Pindarus enters the stage in Act 5.3.9 and warns Cassius to flee because Antony's army is near:
Fly further off, my lord, fly further off!
Mark Antony is in your tents, my lord,
Fly, therefore, noble Cassius, fly far off!
But Cassius brushes him off, saying the hill he is currently on is enough of a retreat. Pindarus is used here and again when he flees rather than staying after Cassius is dead, to highlight Cassius's nobility concerning his death. Pindarus addresses him as noble, and for most of the play Pindarus would have been mistaken. But here his address is appropriate, for Cassius will die a death worthy of a Roman.
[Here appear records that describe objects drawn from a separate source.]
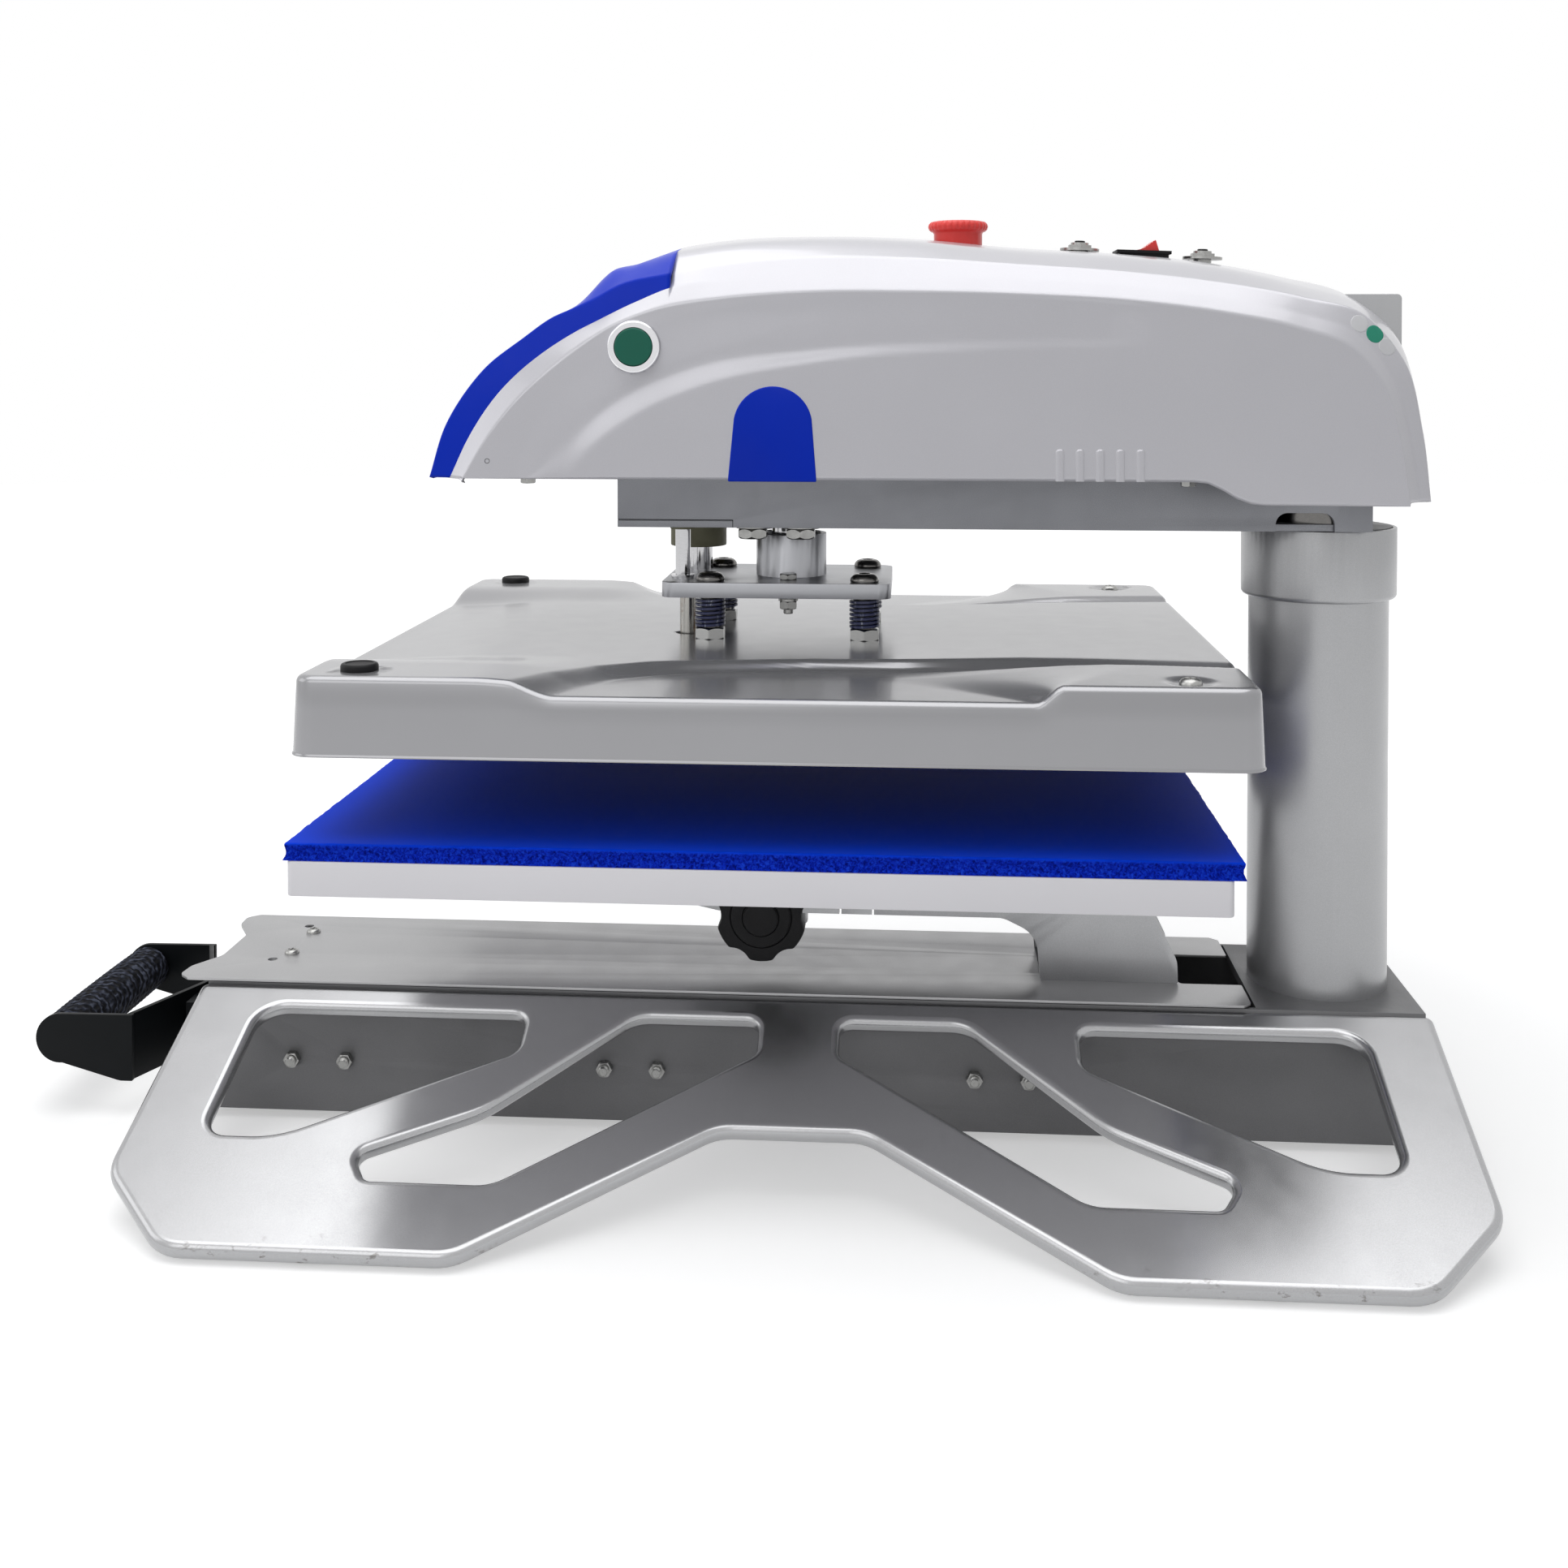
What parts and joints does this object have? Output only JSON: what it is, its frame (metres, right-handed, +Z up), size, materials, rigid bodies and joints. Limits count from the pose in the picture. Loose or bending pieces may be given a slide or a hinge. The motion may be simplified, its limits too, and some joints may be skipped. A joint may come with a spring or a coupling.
{
  "type": "swing-away heat press",
  "caption": "Powered heat press with a swinging head on a round column, a heated upper platen and a padded lower platen on a slide-out drawer.",
  "frame": {"origin": "on the floor plane of the feet, under the middle of the machine's bounding box", "axes": "+Z up, -Y towards the operator and the drawer handle, +X to the operator's right, which is the side in the picture"},
  "size_m": [0.459, 0.84, 0.552],
  "materials": {
    "silver_paint": "satin metallic paint",
    "sheet_steel": "brushed, lightly polished",
    "zinc_steel": "zinc plated",
    "dark_steel": "oiled steel",
    "button_metal": "satin",
    "bearing_bronze": "greased",
    "black_rubber": "matte",
    "black_paint": "smooth black paint",
    "grip_foam": "textured foam",
    "white_plate": "white coated",
    "blue_silicone": "silicone sponge",
    "black_plastic": "moulded",
    "pearl_plastic": "pearl silver gloss",
    "blue_plastic": "gloss blue",
    "panel_film": "dark film panel",
    "display_film": "dark display window",
    "cast_silver": "silver coated casting",
    "bare_aluminium": "machined",
    "nonstick_coating": "dark non-stick coating",
    "drive_metal": "dark paint",
    "polished_rod": "hard chrome",
    "bush_polymer": "cream acetal",
    "board_fibre": "pressed fibre",
    "spring_blue": "blue coated spring wire",
    "red_plastic": "gloss red",
    "green_plastic": "gloss green",
    "button_black": "moulded"
  },
  "bodies": {
    "base": {"base_channel": "silver_paint", "wing_right": "silver_paint", "wing_left": "silver_paint", "rubber_feet": "black_rubber", "wall_fasteners": "zinc_steel", "column_tube": "silver_paint", "column_collar": "silver_paint", "column_bearings": "bearing_bronze", "slide_outers": "zinc_steel"},
    "slide_middle": {"slide_middles": "zinc_steel"},
    "drawer": {"slide_inners": "zinc_steel", "drawer_carrier": "sheet_steel", "drawer_deck": "sheet_steel", "drawer_screws": "zinc_steel", "handle_frame": "black_paint", "handle_grip": "grip_foam", "platen_arm": "silver_paint", "platen_post": "silver_paint", "lower_platen": "white_plate", "silicone_pad": "blue_silicone"},
    "clamp_screw": {"clamp_stud": "zinc_steel"},
    "clamp_knob": {"clamp_knob": "black_plastic"},
    "head": {"arm_beam": "silver_paint", "pivot_shaft": "dark_steel", "head_cover": "pearl_plastic", "front_fascia": "blue_plastic", "control_panel": "panel_film", "display_window": "display_film", "side_inserts": "blue_plastic", "head_floor_plate": "sheet_steel", "head_screws": "zinc_steel", "actuator_body": "drive_metal", "drive_motor": "drive_metal", "guide_bushes": "bush_polymer", "terminal_box": "silver_paint", "power_inlet": "black_plastic", "button_bezels": "button_metal", "estop_collar": "button_metal", "rocker_frame": "black_plastic", "breaker_fittings": "zinc_steel"},
    "press": {"flange_plate": "bare_aluminium", "flange_fasteners": "zinc_steel", "actuator_ram": "polished_rod", "guide_rods": "polished_rod", "cable_tube": "zinc_steel", "platen_springs": "spring_blue"},
    "upper_platen": {"upper_platen_cover": "cast_silver", "heating_platen": "nonstick_coating", "insulation_board": "board_fibre", "platen_bolts": "dark_steel", "platen_nuts": "zinc_steel", "cover_plugs": "black_plastic", "cover_rear_screws": "zinc_steel"},
    "start_button_right": {"start_button_right": "green_plastic"},
    "start_button_left": {"start_button_left": "green_plastic"},
    "estop_stem": {"estop_stem": "black_plastic"},
    "estop_cap": {"estop_cap": "red_plastic"},
    "rocker_switch": {"rocker_switch": "red_plastic"},
    "breaker_button_front": {"breaker_button_front": "button_black"},
    "breaker_button_rear": {"breaker_button_rear": "button_black"}
  },
  "joints": [
    {"name": "drawer_slide", "type": "slide", "parent": "base", "child": "drawer", "axis": [0, -1, 0], "range_m": [0, 0.3]},
    {"name": "slide_middle_follow", "type": "slide", "parent": "base", "child": "slide_middle", "axis": [0, -1, 0], "range_m": [0, 0.1501]},
    {"name": "clamp_turn", "type": "hinge", "parent": "clamp_screw", "child": "clamp_knob", "pos_m": [0.06, 0.0275, 0.135], "axis": [1, 0, 0], "range_deg": [0, 720]},
    {"name": "clamp_advance", "type": "slide", "parent": "drawer", "child": "clamp_screw", "axis": [1, 0, 0], "range_m": [0, 0.0031]},
    {"name": "head_swing", "type": "hinge", "parent": "base", "child": "head", "pos_m": [0, 0.366, 0.364], "axis": [0, 0, 1], "range_deg": [-90, 90]},
    {"name": "press_stroke", "type": "slide", "parent": "head", "child": "press", "axis": [0, 0, -1], "range_m": [0, 0.045]},
    {"name": "platen_float", "type": "slide", "parent": "press", "child": "upper_platen", "axis": [0, 0, 1], "range_m": [0, 0.004], "stiffness_N_per_m": 40000, "deforming": ["platen_springs"]},
    {"name": "start_right_press", "type": "slide", "parent": "head", "child": "start_button_right", "axis": [-1, 0, 0], "range_m": [0, 0.003], "stiffness_N_per_m": 800},
    {"name": "start_left_press", "type": "slide", "parent": "head", "child": "start_button_left", "axis": [1, 0, 0], "range_m": [0, 0.003], "stiffness_N_per_m": 800},
    {"name": "estop_press", "type": "slide", "parent": "head", "child": "estop_stem", "axis": [0, 0, -1], "range_m": [0, 0.0033]},
    {"name": "estop_twist", "type": "hinge", "parent": "estop_stem", "child": "estop_cap", "pos_m": [0, 0.145, 0.54], "axis": [0, 0, 1], "range_deg": [-45, 0], "stiffness_Nm_per_rad": 0.05},
    {"name": "rocker_rock", "type": "hinge", "parent": "head", "child": "rocker_switch", "pos_m": [0, 0.258, 0.5306], "axis": [1, 0, 0], "range_deg": [-24, 0]},
    {"name": "breaker_front_press", "type": "slide", "parent": "head", "child": "breaker_button_front", "axis": [0, -0.0349, -0.9994], "range_m": [0, 0.0015], "stiffness_N_per_m": 400},
    {"name": "breaker_rear_press", "type": "slide", "parent": "head", "child": "breaker_button_rear", "axis": [0, -0.0349, -0.9994], "range_m": [0, 0.0015], "stiffness_N_per_m": 400}
  ],
  "couplings": [
    {"joint": "slide_middle_follow", "follows": "drawer_slide", "ratio": 0.5},
    {"joint": "clamp_advance", "follows": "clamp_turn", "m_per_rad": 0.00023873}
  ]
}
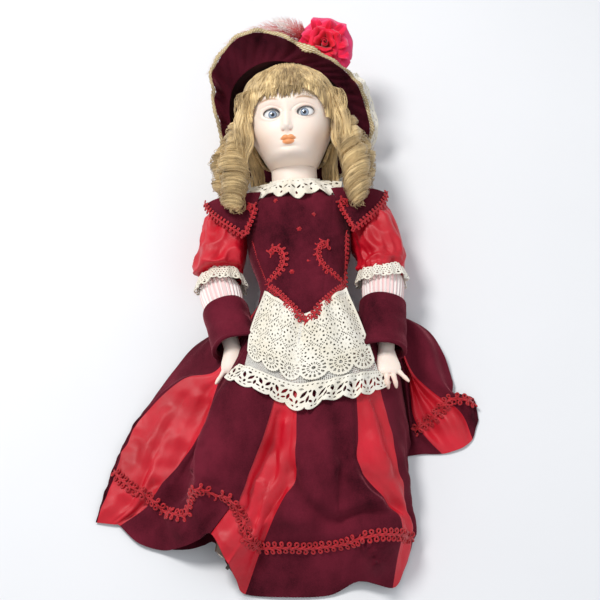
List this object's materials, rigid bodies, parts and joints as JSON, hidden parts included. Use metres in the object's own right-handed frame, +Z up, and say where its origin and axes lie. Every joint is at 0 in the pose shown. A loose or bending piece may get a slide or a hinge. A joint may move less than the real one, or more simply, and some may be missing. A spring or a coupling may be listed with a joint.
{
  "type": "porcelain doll",
  "caption": "Strung doll with a socketed porcelain head, long ringlets, a wide bonnet, jointed limbs and a gored velvet and satin dress with a lace apron, lying on its back",
  "frame": {"origin": "middle of the bounding box in x and y, at the height of the surface the doll lies on", "axes": "+Z up, away from the surface, the way the doll faces; +Y from the feet to the head; +X to the doll's left"},
  "size_m": [0.404, 0.6302, 0.1342],
  "materials": {
    "bisque": "satin",
    "eye_glass": "gloss",
    "cork": "matte",
    "hair": "satin",
    "velvet": "matte",
    "satin": "satin",
    "straw": "matte",
    "lace": "matte",
    "rose_cloth": "matte",
    "plume": "matte",
    "steel": "satin",
    "wood": "matte",
    "composition": "satin",
    "elastic": "matte",
    "leather": "satin",
    "sole": "matte",
    "striped_cotton": "matte",
    "braid": "satin"
  },
  "bodies": {
    "torso": {"torso": "composition", "arm_elastic": "elastic", "leg_elastic": "elastic", "bodice": "velvet", "shoulder_wing_right": "velvet", "shoulder_wing_left": "velvet", "collar": "lace", "waist_braid": "braid", "hook_braid_right": "braid", "hook_braid_left": "braid", "skirt_front": "velvet", "skirt_back": "velvet", "skirt_train": "velvet", "apron_upper": "lace", "apron_flounce": "lace", "hem_braid": "braid"},
    "neck": {"neck_hook": "steel", "neck_spring": "steel", "neck_button": "wood"},
    "head": {"head_shell": "bisque", "eye_right": "eye_glass", "eye_left": "eye_glass", "head_pate": "cork", "wig_cap": "hair", "wig_bangs": "hair", "ringlet_front_right": "hair", "ringlet_front_left": "hair", "ringlet_back_right": "hair", "ringlet_back_left": "hair", "bonnet_crown": "velvet", "bonnet_brim": "velvet", "bonnet_straw_edge": "straw", "bonnet_hanging_lace": "lace", "bonnet_rose": "rose_cloth", "bonnet_plume": "plume"},
    "arm_upper_right": {"upper_arm_right": "composition", "elbow_ball_right": "wood", "puff_sleeve_right": "satin", "sleeve_lace_right": "lace"},
    "arm_lower_right": {"forearm_hand_right": "bisque", "undersleeve_right": "striped_cotton", "cuff_right": "velvet"},
    "leg_upper_right": {"thigh_right": "composition", "knee_ball_right": "wood"},
    "leg_lower_right": {"lower_leg_right": "composition", "boot_upper_right": "leather", "boot_sole_right": "sole"},
    "arm_upper_left": {"upper_arm_left": "composition", "elbow_ball_left": "wood", "puff_sleeve_left": "satin", "sleeve_lace_left": "lace"},
    "arm_lower_left": {"forearm_hand_left": "bisque", "undersleeve_left": "striped_cotton", "cuff_left": "velvet"},
    "leg_upper_left": {"thigh_left": "composition", "knee_ball_left": "wood"},
    "leg_lower_left": {"lower_leg_left": "composition", "boot_upper_left": "leather", "boot_sole_left": "sole"}
  },
  "joints": [
    {"name": "neck_nod", "type": "hinge", "parent": "torso", "child": "neck", "pos_m": [0.025, 0.1215, 0.054], "axis": [1, 0, 0], "range_deg": [-12, 6], "deforming": ["ringlet_front_right", "ringlet_front_left", "ringlet_back_right", "ringlet_back_left", "bonnet_hanging_lace"]},
    {"name": "head_turn", "type": "hinge", "parent": "neck", "child": "head", "pos_m": [0.025, 0.1215, 0.054], "axis": [0, 0.9659, 0.2588], "range_deg": [-60, 60]},
    {"name": "shoulder_right", "type": "hinge", "parent": "torso", "child": "arm_upper_right", "pos_m": [-0.041, 0.1015, 0.046], "axis": [-1, 0, 0], "range_deg": [-10, 80], "deforming": ["puff_sleeve_right", "sleeve_lace_right", "shoulder_wing_right"]},
    {"name": "shoulder_left", "type": "hinge", "parent": "torso", "child": "arm_upper_left", "pos_m": [0.091, 0.1015, 0.046], "axis": [-1, 0, 0], "range_deg": [-10, 80], "deforming": ["puff_sleeve_left", "sleeve_lace_left", "shoulder_wing_left"]},
    {"name": "elbow_right", "type": "hinge", "parent": "arm_upper_right", "child": "arm_lower_right", "pos_m": [-0.067, 0.0145, 0.038], "axis": [-1, 0, 0], "range_deg": [-5, 65], "deforming": ["undersleeve_right"]},
    {"name": "elbow_left", "type": "hinge", "parent": "arm_upper_left", "child": "arm_lower_left", "pos_m": [0.115, 0.0105, 0.044], "axis": [-1, 0, 0], "range_deg": [-5, 65], "deforming": ["undersleeve_left"]},
    {"name": "hip_left", "type": "hinge", "parent": "torso", "child": "leg_upper_left", "pos_m": [0.053, -0.0495, 0.044], "axis": [-1, 0, 0], "range_deg": [0, 80], "deforming": ["skirt_front", "skirt_back", "skirt_train", "apron_upper", "apron_flounce", "hem_braid"]},
    {"name": "hip_right", "type": "hinge", "parent": "torso", "child": "leg_upper_right", "pos_m": [-0.003, -0.0495, 0.044], "axis": [-1, 0, 0], "range_deg": [0, 80]},
    {"name": "knee_left", "type": "hinge", "parent": "leg_upper_left", "child": "leg_lower_left", "pos_m": [0.061, -0.1625, 0.044], "axis": [1, 0, 0], "range_deg": [0, 75]},
    {"name": "knee_right", "type": "hinge", "parent": "leg_upper_right", "child": "leg_lower_right", "pos_m": [-0.012, -0.1625, 0.044], "axis": [1, 0, 0], "range_deg": [0, 75]}
  ],
  "couplings": [
    {"joint": "hip_right", "follows": "hip_left", "ratio": 1},
    {"joint": "knee_right", "follows": "knee_left", "ratio": 1}
  ]
}
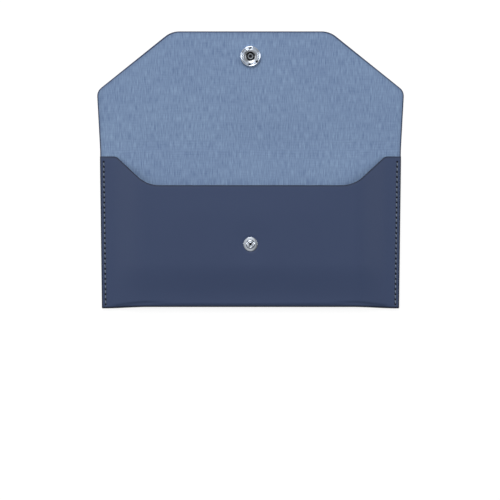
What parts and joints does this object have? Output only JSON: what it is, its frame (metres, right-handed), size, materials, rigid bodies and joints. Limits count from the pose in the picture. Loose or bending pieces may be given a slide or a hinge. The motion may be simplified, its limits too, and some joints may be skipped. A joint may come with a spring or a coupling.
{
  "type": "cash envelope wallet",
  "caption": "Long envelope wallet in lined PU leather, with a scooped front pocket, sewn side seams and a cut-corner flap that closes with a ring snap.",
  "frame": {"origin": "centre of the open wallet's footprint, on the table it lies on, which is a point of the back panel's outer face", "axes": "+X across the wallet to its right side, +Y from the bottom fold to the flap's tip, +Z out of the table, towards the front panel's face"},
  "size_m": [0.1746, 0.1578, 0.0088],
  "materials": {
    "outer_leather": "smooth navy PU leather, semi-matte",
    "lining": "steel blue lining with a fine woven grain",
    "seam_thread": "navy polyester sewing thread",
    "snap_metal": "bright chrome plating",
    "spring_steel": "bare spring wire"
  },
  "bodies": {
    "pocket": {"back_panel": "outer_leather", "back_lining": "lining", "bottom_fold": "outer_leather", "bottom_fold_lining": "lining", "front_panel": "outer_leather", "front_lining": "lining", "left_needle_thread": "seam_thread", "right_needle_thread": "seam_thread", "left_bobbin_thread": "seam_thread", "right_bobbin_thread": "seam_thread", "snap_stud": "snap_metal", "stud_rivet": "snap_metal"},
    "crease": {"crease_strip": "outer_leather", "crease_strip_lining": "lining"},
    "flap": {"flap_panel": "outer_leather", "flap_lining": "lining", "snap_cap": "snap_metal", "snap_socket": "snap_metal", "socket_spring": "spring_steel"}
  },
  "joints": [
    {"name": "crease_bend", "type": "hinge", "parent": "pocket", "child": "crease", "pos_m": [0, 0.008, 0.0012], "axis": [1, 0, 0], "range_deg": [0, 87.85]},
    {"name": "flap_fold", "type": "hinge", "parent": "crease", "child": "flap", "pos_m": [0, 0.0145, 0.0012], "axis": [1, 0, 0], "range_deg": [0, 87.85]}
  ],
  "couplings": [
    {"joint": "crease_bend", "follows": "flap_fold", "ratio": 1}
  ]
}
When sent to a better vantage point to watch Titinius's progress, Pindarus misinterprets what he sees when soldiers surround Titinius. In the muddle of battle it is difficult to determine whose side soldiers are on--after all, they are all Romans. This is not accidental. This emphasizes the fact that both sides are Romans, and Romans wouldn't be fighting Romans if the conspirators hadn't assassinated Caesar.
Pindarus's misinterpretation also gives Cassius an occasion for death. Cassius recounts the history of his relationship with Pindarus (captured him, saved his life by making him his slave), and offers to set him free if Pindarus will kill him with his own sword.
Pindarus is practical and pragmatic, and this is not his fight. He exits, but also mourns his master's death, revealing another side to Cassius's character, a side even a slave could be fond of.